Supplied information:
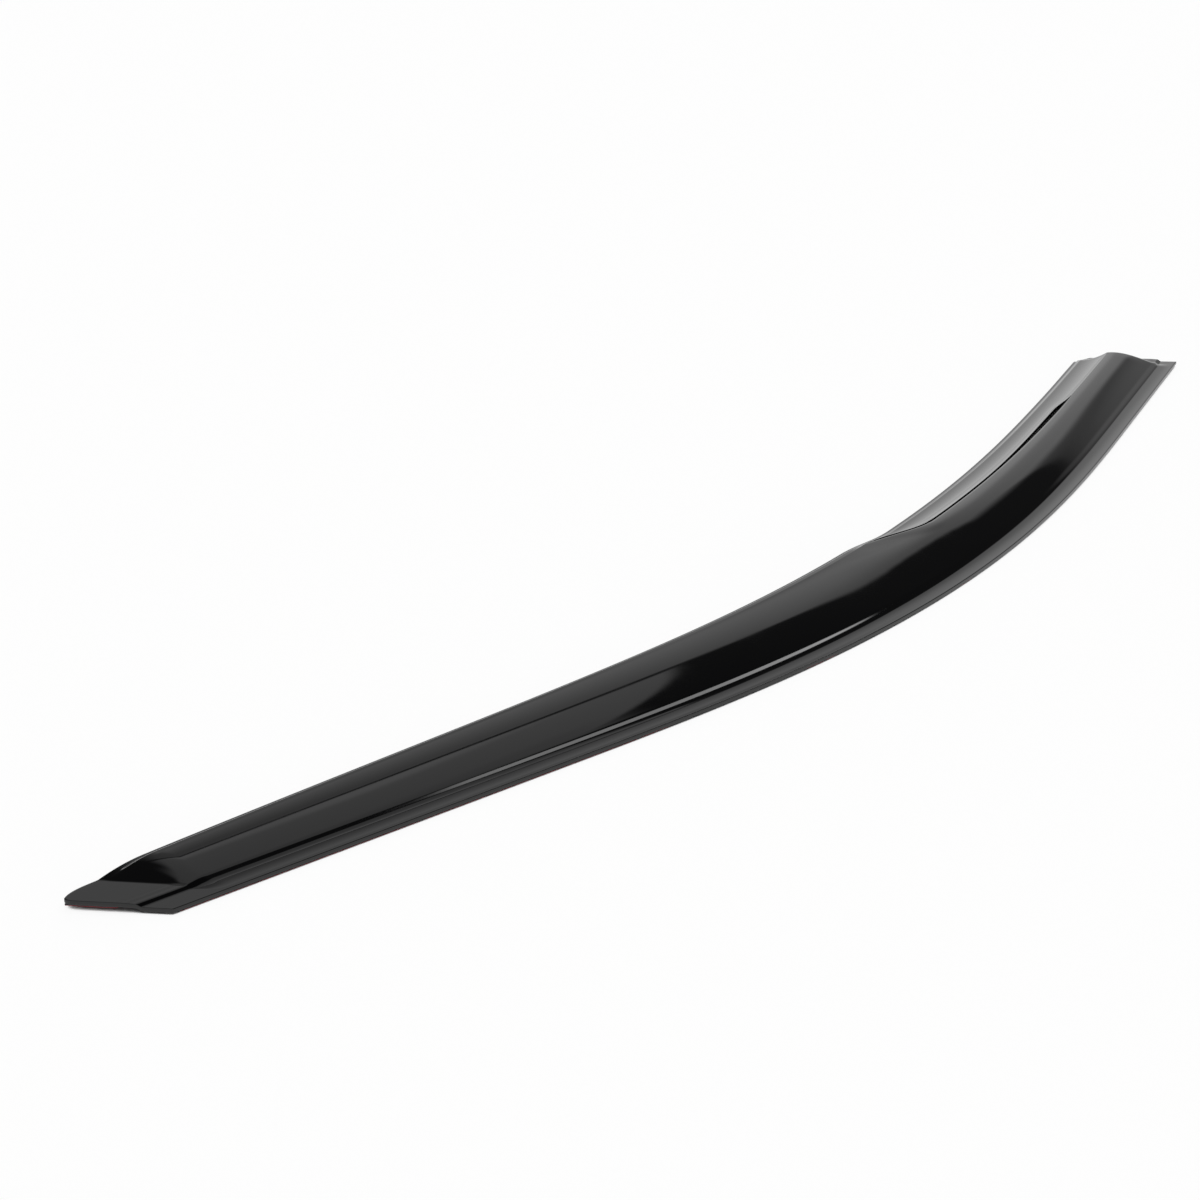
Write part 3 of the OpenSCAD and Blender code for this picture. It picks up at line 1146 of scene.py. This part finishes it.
@dataclass(frozen=True)
class SoftLight:
    """One lit or dark patch of the studio, by direction as the camera sees it.

    Attributes:
        turn: Left and right limits, in degrees to the camera's right of straight ahead.
        rise: Lower and upper limits, in degrees over the horizon.
        soft: Widths of its soft borders at the sides and at the top and bottom, in degrees.
        level: Brightness at the lower and at the upper end of the fade, where 1 is white.
        lean: How much the lower and the upper limit rise for each degree to the right.
        fade: Where the fade begins and ends, in degrees over the horizon.
    """

    turn: Point2
    rise: Point2
    soft: Point2
    level: Point2
    lean: Point2 = (0.0, 0.0)
    fade: Point2 = (0.0, 90.0)

    def share(self, g: Graph, turn: Socket, rise: Socket) -> Value:
        """Work out how much of the patch a direction sees.

        Args:
            g: The world's nodes.
            turn: The direction's angle to the right.
            rise: Its angle over the horizon.

        Returns:
            The share, 0 to 1.
        """
        side, end = self.soft[0] / 2, self.soft[1] / 2
        found: Value = 1.0
        for k, to in enumerate(((0.0, 1.0), (1.0, 0.0))):
            leaning = g.math("MULTIPLY_ADD", turn, -self.lean[k], rise) if self.lean[k] else rise
            for value, limit, half in ((turn, self.turn[k], side), (leaning, self.rise[k], end)):
                if abs(limit) < NO_LIMIT:
                    border = g.between(value, limit - half, limit + half, to=to)
                    found = g.math("MULTIPLY", found, border)
        return found

    def shine(self, g: Graph, rise: Socket) -> Value:
        """Return the patch's brightness at a rise."""
        low, high = self.level
        return low if low == high else g.between(rise, *self.fade, easing=Easing.LINEAR, to=self.level)


@dataclass
class Studio:
    """White floor, soft studio light and the camera at the photo's angle."""

    # Camera: its place, the point that it looks at, its lens, its sensor's width, its limits in metres.
    camera_at: Point3 = (-819.1, -952.9, 734.5)
    camera_to: Point3 = (350.4, 102.5, 0.0)
    lens: float = 81.55
    sensor: float = 36.0
    clip: Point2 = (0.01, 50.0)
    # Floor: half its width in metres, its brightness to the camera, and the grey that lights the object.
    floor_reach: float = 9.0
    floor_glow: float = 0.872
    floor_color: float = 0.24
    # Shade by the object: its reach, the open shares at which the floor is dark and bright, and the rays.
    shade_reach: float = 45.0
    shade_span: Point2 = (0.26, 0.5)
    shade_samples: int = 8
    # Brightness where no patch lies, and the patches, each painted over those before it.
    around: float = 0.75
    patches: tuple[SoftLight, ...] = (
        # Pale walls and ceiling.
        SoftLight((-180.0, 180.0), (15.0, 110.0), (12.0, 12.0), (0.9, 0.9)),
        # Dark ahead and to the right, with a dim spot low in it.
        SoftLight((-34.0, 135.0), (14.0, 85.0), (6.0, 6.0), (0.03, 0.03)),
        SoftLight((22.0, 34.0), (19.0, 33.0), (8.0, 8.0), (0.3, 0.3)),
        # Low light on the left that fades as it rises, with a dimmer strip across it.
        SoftLight((-60.0, 28.0), (-20.0, 46.8), (6.0, 1.2), (1.2, 0.45), (0.0, -0.62), (24.0, 44.0)),
        SoftLight((-60.0, 8.0), (26.5, 31.5), (6.0, 3.0), (0.6, 0.6), (0.0, -0.3)),
        # Light over it, brightest at its lower border, and the thin dark line between the two.
        SoftLight((-60.0, 27.0), (46.8, 82.0), (4.0, 3.0), (0.7, 0.7), (-0.62, 0.0)),
        SoftLight((-60.0, 8.0), (46.8, 51.0), (4.0, 4.0), (0.98, 0.98), (-0.62, -0.3)),
        SoftLight((-34.0, 12.0), (46.2, 47.6), (3.0, 0.8), (0.08, 0.08), (-0.62, -0.62)),
        # Dark wedge on the right.
        SoftLight((9.0, 60.0), (46.8, 30.6), (3.0, 1.0), (0.05, 0.05), (-0.62, 0.85)),
        # Low light beside the wedge, and a high one over it.
        SoftLight((15.0, 28.0), (-20.0, 41.1), (6.0, 1.6), (0.95, 0.62), (0.0, -0.25), (22.0, 36.0)),
        SoftLight((20.0, 57.0), (44.5, 80.0), (4.0, 3.0), (0.62, 0.62), (0.28, 0.0)),
        # Dark far left.
        SoftLight((-120.0, -20.0), (10.0, 65.0), (14.0, 12.0), (0.06, 0.06), (0.0, -0.3)),
        # Low light on the right.
        SoftLight((27.0, 60.0), (-20.0, 24.8), (5.0, 3.0), (0.62, 0.3), (0.0, 0.0), (20.5, 23.5)),
        # Lamp that gives the thin highlight on the riser, and the dark above it.
        SoftLight((52.4, 70.0), (41.9, -62.0), (3.2, 1.6), (6.0, 3.3), (0.0, 2.08), (43.0, 54.0)),
        SoftLight((56.0, 75.0), (59.6, 80.0), (2.0, 1.6), (0.05, 0.05)),
    )

    def ahead(self) -> float:
        """Return the camera's heading, in radians from +X."""
        return math.atan2(self.camera_to[1] - self.camera_at[1], self.camera_to[0] - self.camera_at[0])

    def light(self) -> None:
        """Build the world: a studio for the object, plain white for the camera."""
        world = bpy.data.worlds.new("studio")
        bpy.context.scene.world = world
        g = empty_graph(world)
        ray = g.add("ShaderNodeTexCoord").outputs["Generated"]
        turned = g.add("ShaderNodeVectorRotate", {"Vector": ray, "Angle": math.pi / 2 - self.ahead()},
                       rotation_type="Z_AXIS")
        part = g.add("ShaderNodeSeparateXYZ", {0: turned.outputs[0]}).outputs
        turn = g.math("DEGREES", g.math("ARCTAN2", part[0], part[1]))
        rise = g.math("DEGREES", g.math("ARCSINE", part[2]))
        level: Value = self.around
        for patch in self.patches:
            level = g.blend(patch.share(g, turn, rise), level, patch.shine(g, rise))
        seen = g.add("ShaderNodeLightPath").outputs["Is Camera Ray"]
        strength = g.blend(seen, level, 1.0)
        lit = g.add("ShaderNodeBackground", {"Color": (1.0, 1.0, 1.0, 1.0), "Strength": strength})
        g.add("ShaderNodeOutputWorld", {"Surface": lit.outputs[0]})

    def floor(self) -> bpy.types.Object:
        """Build the floor, which looks white and keeps the object's shadow.

        Returns:
            The floor.
        """
        r = self.floor_reach / MM
        floor = new_object("floor", [(-r, -r, 0), (r, -r, 0), (r, r, 0), (-r, r, 0)], [(0, 1, 2, 3)])
        material = bpy.data.materials.new("white_floor")
        g = empty_graph(material)
        c = self.floor_color
        matt = g.add("ShaderNodeBsdfDiffuse", {"Color": (c, c, c, 1.0)})
        path = g.add("ShaderNodeLightPath").outputs
        seen = g.math("MAXIMUM", path["Is Camera Ray"],
                      g.math("MAXIMUM", path["Is Glossy Ray"], path["Is Transmission Ray"]))
        shade = g.add("ShaderNodeAmbientOcclusion", {"Distance": self.shade_reach * MM},
                      samples=self.shade_samples)
        lit = g.math("MULTIPLY", seen, g.between(shade.outputs["AO"], *self.shade_span))
        glow = g.add("ShaderNodeEmission", {"Strength": g.math("MULTIPLY", lit, self.floor_glow)})
        both = g.add("ShaderNodeAddShader", {0: matt.outputs[0], 1: glow.outputs[0]})
        g.add("ShaderNodeOutputMaterial", {"Surface": both.outputs[0]})
        floor.data.materials.append(material)
        return floor

    def camera(self) -> bpy.types.Object:
        """Build the camera and make it the scene's.

        Returns:
            The camera.
        """
        data = bpy.data.cameras.new("camera")
        data.lens, data.sensor_width, data.sensor_fit = self.lens, self.sensor, "HORIZONTAL"
        data.clip_start, data.clip_end = self.clip
        camera = linked("camera", data)
        start, end = (Vector(p) * MM for p in (self.camera_at, self.camera_to))
        camera.location = start
        camera.rotation_mode = "QUATERNION"
        camera.rotation_quaternion = (end - start).to_track_quat("-Z", "Y")
        bpy.context.scene.camera = camera
        return camera

    def build(self) -> None:
        """Build the whole studio."""
        scene = bpy.context.scene
        scene.view_settings.view_transform = "Standard"
        self.light()
        self.floor()
        self.camera()


def report(piece: bpy.types.Object) -> None:
    """Log a piece's name and its number of faces."""
    log.info("%s: %d faces", piece.name, len(piece.data.polygons))


def main() -> None:
    """Build the studio and the part's pieces, in order."""
    logging.basicConfig(level=logging.INFO, format="%(name)s: %(message)s")
    Studio().build()
    edge = FlangeEdge()
    corners = [(x, y, 0.0) for x, y in edge.points]
    path = new_object("flange_path", corners, [], [(i, i + 1) for i in range(len(corners) - 1)])
    report(AcrylicShell(PolishedAcrylic()).build(PathBend(), path))
    bpy.data.objects.remove(path)
    foam, film = ClosedCellFoam().material(), ReleaseFilm().material()
    sweep, tape = StripSweep(), FlangeTape(edge)
    report(tape.build(sweep, Slot.FOAM, foam))
    report(tape.build(sweep, Slot.LINER, film))
    log.info("dressed: %s", ", ".join(TabPads(foam, film).dress()))


if __name__ == "__main__":
    main()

Job: List all lines above in which the string "scene" appears.

The solution:
Write part 3 of the OpenSCAD and Blender code for this picture. It picks up at line 1146 of scene.py. This part finishes it.
        bpy.context.scene.world = world
        """Build the camera and make it the scene's.
        bpy.context.scene.camera = camera
        scene = bpy.context.scene
        scene.view_settings.view_transform = "Standard"